We talk about him all the time, in fact, because we have a lot of respect for him.
Well, just after the show on Thursday before we left, I got a message from Jonathan Turley, and he's accepted our invitation to be a speaker at this conference.
So we are thrilled to announce, Dr. Paul, I know you're really happy about this.
Jonathan Turley will be speaking at the Ron Paul Institute Conference about all this stuff we're talking about, about this case against the president, against the former president, and broader free speech attacks.
So we're both thrilled about that.
No, this is very good.
And we got to know Jonathan when I was in the Congress and we were starting our Liberty luncheon, Liberty Committee luncheons.
And he was one of our early speakers and he came back in.
He's going to come back another time.
So this is wonderful because we do see him as independent-minded.
He's not going to fall in the category of a Democrat position, a Republican.

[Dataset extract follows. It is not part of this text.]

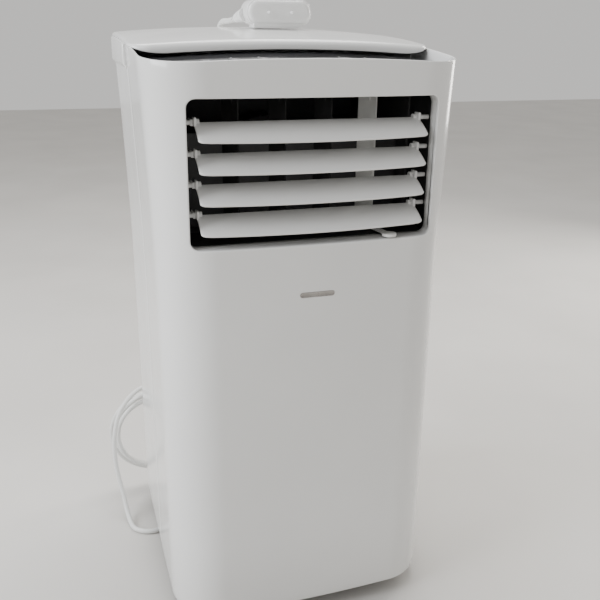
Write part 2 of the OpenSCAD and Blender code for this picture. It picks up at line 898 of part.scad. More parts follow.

Besides, it's too difficult.
They're always changing their position.
But no, he's thorough.
He's a constitutionalist, and that is a good thing.
And that's the theme and the atmosphere of what our conferences are like.
Because although there's never identical beliefs among any of us at all one time, but there is a theme, and one is we're looking for the truth and we're looking to expose people who fib and lie and distort and use government for their own personal benefit.
That is an annoyance.
Now, Jonathan, a lot of people point that in a political fashion.
Jonathan points it out in a very sincere, constitutional, and a legal sense.
And that's why it is so valuable to us.
So I'm delighted that Jonathan will be there and hope to see a lot of you there as well.